▸ **Collected material**:

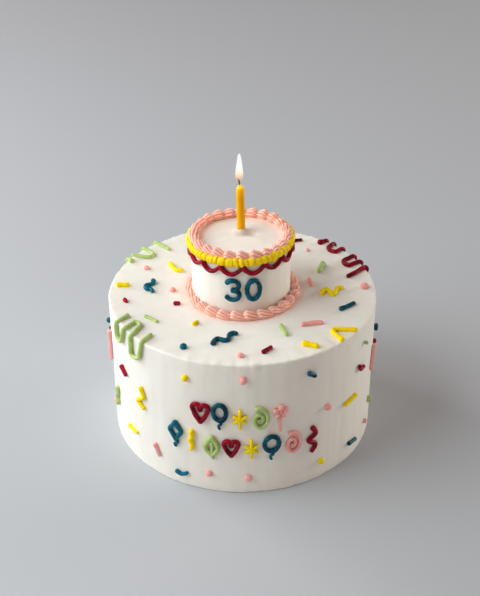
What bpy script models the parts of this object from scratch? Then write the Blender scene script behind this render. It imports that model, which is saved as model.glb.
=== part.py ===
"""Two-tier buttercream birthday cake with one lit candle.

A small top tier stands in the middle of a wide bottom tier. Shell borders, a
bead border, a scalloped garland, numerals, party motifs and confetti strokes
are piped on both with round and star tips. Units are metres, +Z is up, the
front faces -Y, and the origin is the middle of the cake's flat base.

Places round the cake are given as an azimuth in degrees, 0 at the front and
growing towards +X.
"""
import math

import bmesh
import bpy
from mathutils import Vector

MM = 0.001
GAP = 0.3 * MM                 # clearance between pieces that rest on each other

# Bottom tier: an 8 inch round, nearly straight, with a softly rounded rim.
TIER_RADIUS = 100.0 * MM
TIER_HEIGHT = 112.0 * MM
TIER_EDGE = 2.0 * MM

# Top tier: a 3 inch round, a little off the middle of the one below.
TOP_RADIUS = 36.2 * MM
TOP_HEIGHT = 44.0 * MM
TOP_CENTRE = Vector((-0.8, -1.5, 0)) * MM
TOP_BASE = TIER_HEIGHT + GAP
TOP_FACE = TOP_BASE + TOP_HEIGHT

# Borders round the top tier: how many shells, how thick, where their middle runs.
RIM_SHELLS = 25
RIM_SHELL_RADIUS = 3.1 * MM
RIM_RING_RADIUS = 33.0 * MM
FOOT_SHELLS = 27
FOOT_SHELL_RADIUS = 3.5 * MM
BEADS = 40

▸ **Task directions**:
Without changing anything, quote the lines from the top of the data to the line that contains "one lit candle.", including that line.

▸ **Task answer**:
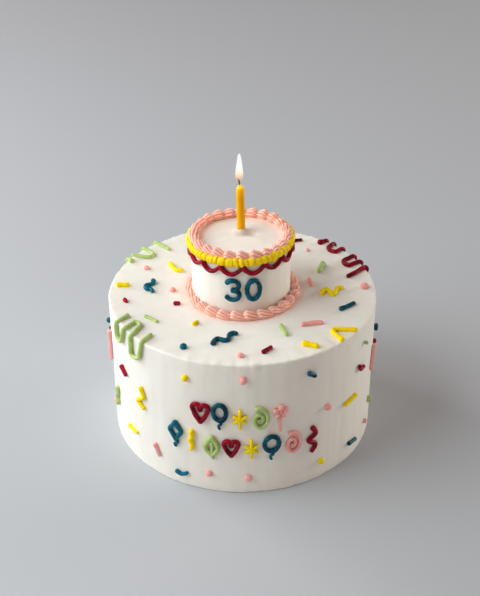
What bpy script models the parts of this object from scratch? Then write the Blender scene script behind this render. It imports that model, which is saved as model.glb.
=== part.py ===
"""Two-tier buttercream birthday cake with one lit candle.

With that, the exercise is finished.